Longe da pretensão de exaurir o tema — há muito discutido no setor de energia e referenciado no título — propomos o início desta explanação a partir de duas premissas: (i) defender a liberdade não é um trabalho simples; e (ii) o objetivo de uma sociedade civilizada é o progresso.
Dito isso, a proposta de desenvolvimento deste artigo se baseará na exploração das premissas acima introduzidas na seguinte dimensão: as vertentes “liberdade” e “progresso” promovem evolução social. Mantenhamos isto em mente durante toda a leitura.

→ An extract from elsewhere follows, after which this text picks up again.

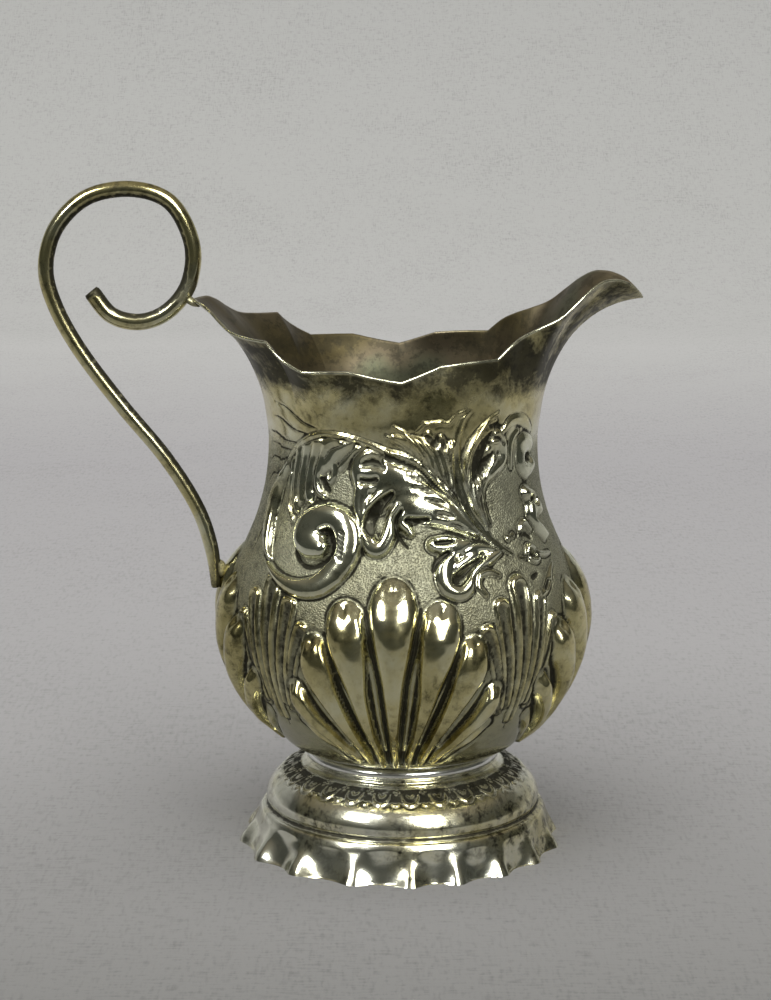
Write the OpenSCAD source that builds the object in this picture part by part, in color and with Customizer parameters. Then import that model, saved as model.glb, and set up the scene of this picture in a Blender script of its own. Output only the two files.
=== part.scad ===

Em tempos de Revolução Industrial 4.0 e da economia disruptiva — completamente dinâmica, da forma como a conhecemos — inevitavelmente, a tecnologia e as fontes inesgotáveis da criação humana se manifestam previamente à regulamentação.
No setor elétrico, especificamente, as modernizações mais expressivas vêm na esteira do Projeto de Lei nº 414/21, intensamente decantado em todos os fóruns especializados. Ademais, para além das questões conjunturais, aguarda-se a vinda de uma reformulação estrutural, circundando o elemento mais importante de todos os mercados, qual seja: a formação de preço.
Inobstante o sucesso do paradigma de 2004 (trazido pela Lei nº 10.848), o maior vetor de expansão setorial sempre foi determinado pelo mercado, que, como dito, transborda as linhas da regulamentação (primeiro).
O que, em outras palavras, é dizer: por mais que aplaudamos a sistemática dos leilões regulados que foram introduzidos pelo que se convencionou chamar de “Novo Modelo”, não se deve almejar que o longo prazo de 42 meses para livre migração de todos os limites de carga se materialize, exatamente, como foi concebido no relatório da Comissão Especial do PL.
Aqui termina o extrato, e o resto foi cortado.